Supplied records:

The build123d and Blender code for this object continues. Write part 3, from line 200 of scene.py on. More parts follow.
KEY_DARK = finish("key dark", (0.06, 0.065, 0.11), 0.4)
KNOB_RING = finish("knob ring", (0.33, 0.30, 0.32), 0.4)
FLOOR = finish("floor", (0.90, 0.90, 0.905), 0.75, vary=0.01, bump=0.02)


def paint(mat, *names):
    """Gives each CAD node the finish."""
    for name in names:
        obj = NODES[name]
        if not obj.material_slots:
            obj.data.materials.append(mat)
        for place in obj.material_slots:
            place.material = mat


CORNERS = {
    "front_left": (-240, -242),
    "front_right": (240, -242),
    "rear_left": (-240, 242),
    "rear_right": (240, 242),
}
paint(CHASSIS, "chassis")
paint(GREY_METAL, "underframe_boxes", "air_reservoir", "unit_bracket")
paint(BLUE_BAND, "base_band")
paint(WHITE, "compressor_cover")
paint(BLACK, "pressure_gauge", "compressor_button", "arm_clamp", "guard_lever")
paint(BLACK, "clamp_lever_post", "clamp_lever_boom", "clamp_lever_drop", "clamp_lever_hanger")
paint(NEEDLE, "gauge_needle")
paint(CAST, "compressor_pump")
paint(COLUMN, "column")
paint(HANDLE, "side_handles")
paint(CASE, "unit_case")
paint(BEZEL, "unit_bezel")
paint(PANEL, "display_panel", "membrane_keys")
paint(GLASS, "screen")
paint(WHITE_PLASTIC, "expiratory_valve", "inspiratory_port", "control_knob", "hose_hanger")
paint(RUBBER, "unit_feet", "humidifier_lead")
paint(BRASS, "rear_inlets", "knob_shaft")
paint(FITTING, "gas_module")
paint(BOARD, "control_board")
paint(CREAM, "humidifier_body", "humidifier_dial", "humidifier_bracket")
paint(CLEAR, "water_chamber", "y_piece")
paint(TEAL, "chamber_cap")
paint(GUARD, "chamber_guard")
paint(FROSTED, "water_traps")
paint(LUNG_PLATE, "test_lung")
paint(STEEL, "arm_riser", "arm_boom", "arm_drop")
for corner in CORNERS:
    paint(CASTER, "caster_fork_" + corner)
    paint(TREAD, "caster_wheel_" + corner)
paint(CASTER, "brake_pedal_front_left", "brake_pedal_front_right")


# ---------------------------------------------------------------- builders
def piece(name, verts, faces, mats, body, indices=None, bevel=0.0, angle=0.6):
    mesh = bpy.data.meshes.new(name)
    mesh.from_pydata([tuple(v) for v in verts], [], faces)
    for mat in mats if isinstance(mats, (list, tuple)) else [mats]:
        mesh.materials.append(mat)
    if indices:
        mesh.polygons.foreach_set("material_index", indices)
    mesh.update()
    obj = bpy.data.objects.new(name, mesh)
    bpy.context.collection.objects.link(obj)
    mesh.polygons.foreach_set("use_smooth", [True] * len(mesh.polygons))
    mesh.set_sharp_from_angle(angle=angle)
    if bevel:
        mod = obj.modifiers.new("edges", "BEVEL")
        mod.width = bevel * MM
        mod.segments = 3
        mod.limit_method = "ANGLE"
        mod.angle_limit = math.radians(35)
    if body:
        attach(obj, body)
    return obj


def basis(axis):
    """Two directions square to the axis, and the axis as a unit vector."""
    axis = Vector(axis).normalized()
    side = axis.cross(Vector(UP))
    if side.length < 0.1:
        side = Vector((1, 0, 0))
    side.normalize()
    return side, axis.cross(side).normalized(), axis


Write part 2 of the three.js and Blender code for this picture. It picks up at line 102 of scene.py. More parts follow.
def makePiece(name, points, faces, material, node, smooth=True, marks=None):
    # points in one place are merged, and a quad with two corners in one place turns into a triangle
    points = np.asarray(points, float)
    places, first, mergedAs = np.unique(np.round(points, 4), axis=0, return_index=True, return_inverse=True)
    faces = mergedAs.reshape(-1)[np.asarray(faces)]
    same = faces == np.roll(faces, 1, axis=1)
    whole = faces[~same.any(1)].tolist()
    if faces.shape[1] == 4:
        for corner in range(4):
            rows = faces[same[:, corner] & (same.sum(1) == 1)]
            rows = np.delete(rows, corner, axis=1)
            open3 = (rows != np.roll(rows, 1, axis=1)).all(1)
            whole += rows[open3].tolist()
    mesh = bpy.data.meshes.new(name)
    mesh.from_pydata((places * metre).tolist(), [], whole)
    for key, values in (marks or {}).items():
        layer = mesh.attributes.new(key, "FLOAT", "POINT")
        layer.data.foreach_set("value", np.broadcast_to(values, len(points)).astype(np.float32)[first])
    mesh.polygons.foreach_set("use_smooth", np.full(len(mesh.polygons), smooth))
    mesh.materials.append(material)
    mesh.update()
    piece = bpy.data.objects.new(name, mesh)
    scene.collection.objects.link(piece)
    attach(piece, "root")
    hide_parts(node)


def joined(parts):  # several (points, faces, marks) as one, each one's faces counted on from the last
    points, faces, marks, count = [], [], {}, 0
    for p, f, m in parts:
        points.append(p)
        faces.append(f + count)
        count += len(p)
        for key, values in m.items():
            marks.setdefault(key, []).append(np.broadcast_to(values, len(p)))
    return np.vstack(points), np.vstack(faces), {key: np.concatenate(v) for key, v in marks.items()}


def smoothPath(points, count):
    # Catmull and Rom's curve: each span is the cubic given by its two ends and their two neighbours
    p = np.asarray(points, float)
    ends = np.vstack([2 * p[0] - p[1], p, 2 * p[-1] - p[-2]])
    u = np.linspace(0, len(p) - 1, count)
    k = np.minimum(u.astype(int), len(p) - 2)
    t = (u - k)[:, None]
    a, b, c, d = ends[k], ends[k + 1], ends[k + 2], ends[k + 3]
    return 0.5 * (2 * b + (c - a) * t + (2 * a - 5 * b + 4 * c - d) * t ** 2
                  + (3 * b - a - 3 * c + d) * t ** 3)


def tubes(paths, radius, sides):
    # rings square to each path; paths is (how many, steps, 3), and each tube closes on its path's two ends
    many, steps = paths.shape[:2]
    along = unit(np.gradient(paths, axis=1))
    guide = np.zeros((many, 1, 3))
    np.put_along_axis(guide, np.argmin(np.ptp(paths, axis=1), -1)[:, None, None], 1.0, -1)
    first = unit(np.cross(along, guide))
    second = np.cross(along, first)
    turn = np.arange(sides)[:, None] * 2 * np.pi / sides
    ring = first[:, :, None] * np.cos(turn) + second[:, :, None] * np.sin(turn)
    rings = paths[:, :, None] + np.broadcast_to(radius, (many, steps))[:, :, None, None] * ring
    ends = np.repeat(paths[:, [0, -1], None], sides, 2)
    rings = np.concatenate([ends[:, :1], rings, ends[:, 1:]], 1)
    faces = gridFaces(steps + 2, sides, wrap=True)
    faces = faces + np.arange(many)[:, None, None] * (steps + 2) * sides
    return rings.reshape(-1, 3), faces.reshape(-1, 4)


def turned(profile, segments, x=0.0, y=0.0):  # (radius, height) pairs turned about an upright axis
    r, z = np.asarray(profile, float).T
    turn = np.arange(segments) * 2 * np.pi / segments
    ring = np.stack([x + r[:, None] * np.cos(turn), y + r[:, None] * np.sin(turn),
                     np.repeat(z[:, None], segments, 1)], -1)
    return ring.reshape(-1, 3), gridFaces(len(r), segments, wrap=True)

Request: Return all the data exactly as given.

Written reply:
The build123d and Blender code for this object continues. Write part 3, from line 200 of scene.py on. More parts follow.
KEY_DARK = finish("key dark", (0.06, 0.065, 0.11), 0.4)
KNOB_RING = finish("knob ring", (0.33, 0.30, 0.32), 0.4)
FLOOR = finish("floor", (0.90, 0.90, 0.905), 0.75, vary=0.01, bump=0.02)


def paint(mat, *names):
    """Gives each CAD node the finish."""
    for name in names:
        obj = NODES[name]
        if not obj.material_slots:
            obj.data.materials.append(mat)
        for place in obj.material_slots:
            place.material = mat


CORNERS = {
    "front_left": (-240, -242),
    "front_right": (240, -242),
    "rear_left": (-240, 242),
    "rear_right": (240, 242),
}
paint(CHASSIS, "chassis")
paint(GREY_METAL, "underframe_boxes", "air_reservoir", "unit_bracket")
paint(BLUE_BAND, "base_band")
paint(WHITE, "compressor_cover")
paint(BLACK, "pressure_gauge", "compressor_button", "arm_clamp", "guard_lever")
paint(BLACK, "clamp_lever_post", "clamp_lever_boom", "clamp_lever_drop", "clamp_lever_hanger")
paint(NEEDLE, "gauge_needle")
paint(CAST, "compressor_pump")
paint(COLUMN, "column")
paint(HANDLE, "side_handles")
paint(CASE, "unit_case")
paint(BEZEL, "unit_bezel")
paint(PANEL, "display_panel", "membrane_keys")
paint(GLASS, "screen")
paint(WHITE_PLASTIC, "expiratory_valve", "inspiratory_port", "control_knob", "hose_hanger")
paint(RUBBER, "unit_feet", "humidifier_lead")
paint(BRASS, "rear_inlets", "knob_shaft")
paint(FITTING, "gas_module")
paint(BOARD, "control_board")
paint(CREAM, "humidifier_body", "humidifier_dial", "humidifier_bracket")
paint(CLEAR, "water_chamber", "y_piece")
paint(TEAL, "chamber_cap")
paint(GUARD, "chamber_guard")
paint(FROSTED, "water_traps")
paint(LUNG_PLATE, "test_lung")
paint(STEEL, "arm_riser", "arm_boom", "arm_drop")
for corner in CORNERS:
    paint(CASTER, "caster_fork_" + corner)
    paint(TREAD, "caster_wheel_" + corner)
paint(CASTER, "brake_pedal_front_left", "brake_pedal_front_right")


# ---------------------------------------------------------------- builders
def piece(name, verts, faces, mats, body, indices=None, bevel=0.0, angle=0.6):
    mesh = bpy.data.meshes.new(name)
    mesh.from_pydata([tuple(v) for v in verts], [], faces)
    for mat in mats if isinstance(mats, (list, tuple)) else [mats]:
        mesh.materials.append(mat)
    if indices:
        mesh.polygons.foreach_set("material_index", indices)
    mesh.update()
    obj = bpy.data.objects.new(name, mesh)
    bpy.context.collection.objects.link(obj)
    mesh.polygons.foreach_set("use_smooth", [True] * len(mesh.polygons))
    mesh.set_sharp_from_angle(angle=angle)
    if bevel:
        mod = obj.modifiers.new("edges", "BEVEL")
        mod.width = bevel * MM
        mod.segments = 3
        mod.limit_method = "ANGLE"
        mod.angle_limit = math.radians(35)
    if body:
        attach(obj, body)
    return obj


def basis(axis):
    """Two directions square to the axis, and the axis as a unit vector."""
    axis = Vector(axis).normalized()
    side = axis.cross(Vector(UP))
    if side.length < 0.1:
        side = Vector((1, 0, 0))
    side.normalize()
    return side, axis.cross(side).normalized(), axis


Write part 2 of the three.js and Blender code for this picture. It picks up at line 102 of scene.py. More parts follow.
def makePiece(name, points, faces, material, node, smooth=True, marks=None):
    # points in one place are merged, and a quad with two corners in one place turns into a triangle
    points = np.asarray(points, float)
    places, first, mergedAs = np.unique(np.round(points, 4), axis=0, return_index=True, return_inverse=True)
    faces = mergedAs.reshape(-1)[np.asarray(faces)]
    same = faces == np.roll(faces, 1, axis=1)
    whole = faces[~same.any(1)].tolist()
    if faces.shape[1] == 4:
        for corner in range(4):
            rows = faces[same[:, corner] & (same.sum(1) == 1)]
            rows = np.delete(rows, corner, axis=1)
            open3 = (rows != np.roll(rows, 1, axis=1)).all(1)
            whole += rows[open3].tolist()
    mesh = bpy.data.meshes.new(name)
    mesh.from_pydata((places * metre).tolist(), [], whole)
    for key, values in (marks or {}).items():
        layer = mesh.attributes.new(key, "FLOAT", "POINT")
        layer.data.foreach_set("value", np.broadcast_to(values, len(points)).astype(np.float32)[first])
    mesh.polygons.foreach_set("use_smooth", np.full(len(mesh.polygons), smooth))
    mesh.materials.append(material)
    mesh.update()
    piece = bpy.data.objects.new(name, mesh)
    scene.collection.objects.link(piece)
    attach(piece, "root")
    hide_parts(node)


def joined(parts):  # several (points, faces, marks) as one, each one's faces counted on from the last
    points, faces, marks, count = [], [], {}, 0
    for p, f, m in parts:
        points.append(p)
        faces.append(f + count)
        count += len(p)
        for key, values in m.items():
            marks.setdefault(key, []).append(np.broadcast_to(values, len(p)))
    return np.vstack(points), np.vstack(faces), {key: np.concatenate(v) for key, v in marks.items()}


def smoothPath(points, count):
    # Catmull and Rom's curve: each span is the cubic given by its two ends and their two neighbours
    p = np.asarray(points, float)
    ends = np.vstack([2 * p[0] - p[1], p, 2 * p[-1] - p[-2]])
    u = np.linspace(0, len(p) - 1, count)
    k = np.minimum(u.astype(int), len(p) - 2)
    t = (u - k)[:, None]
    a, b, c, d = ends[k], ends[k + 1], ends[k + 2], ends[k + 3]
    return 0.5 * (2 * b + (c - a) * t + (2 * a - 5 * b + 4 * c - d) * t ** 2
                  + (3 * b - a - 3 * c + d) * t ** 3)


def tubes(paths, radius, sides):
    # rings square to each path; paths is (how many, steps, 3), and each tube closes on its path's two ends
    many, steps = paths.shape[:2]
    along = unit(np.gradient(paths, axis=1))
    guide = np.zeros((many, 1, 3))
    np.put_along_axis(guide, np.argmin(np.ptp(paths, axis=1), -1)[:, None, None], 1.0, -1)
    first = unit(np.cross(along, guide))
    second = np.cross(along, first)
    turn = np.arange(sides)[:, None] * 2 * np.pi / sides
    ring = first[:, :, None] * np.cos(turn) + second[:, :, None] * np.sin(turn)
    rings = paths[:, :, None] + np.broadcast_to(radius, (many, steps))[:, :, None, None] * ring
    ends = np.repeat(paths[:, [0, -1], None], sides, 2)
    rings = np.concatenate([ends[:, :1], rings, ends[:, 1:]], 1)
    faces = gridFaces(steps + 2, sides, wrap=True)
    faces = faces + np.arange(many)[:, None, None] * (steps + 2) * sides
    return rings.reshape(-1, 3), faces.reshape(-1, 4)


def turned(profile, segments, x=0.0, y=0.0):  # (radius, height) pairs turned about an upright axis
    r, z = np.asarray(profile, float).T
    turn = np.arange(segments) * 2 * np.pi / segments
    ring = np.stack([x + r[:, None] * np.cos(turn), y + r[:, None] * np.sin(turn),
                     np.repeat(z[:, None], segments, 1)], -1)
    return ring.reshape(-1, 3), gridFaces(len(r), segments, wrap=True)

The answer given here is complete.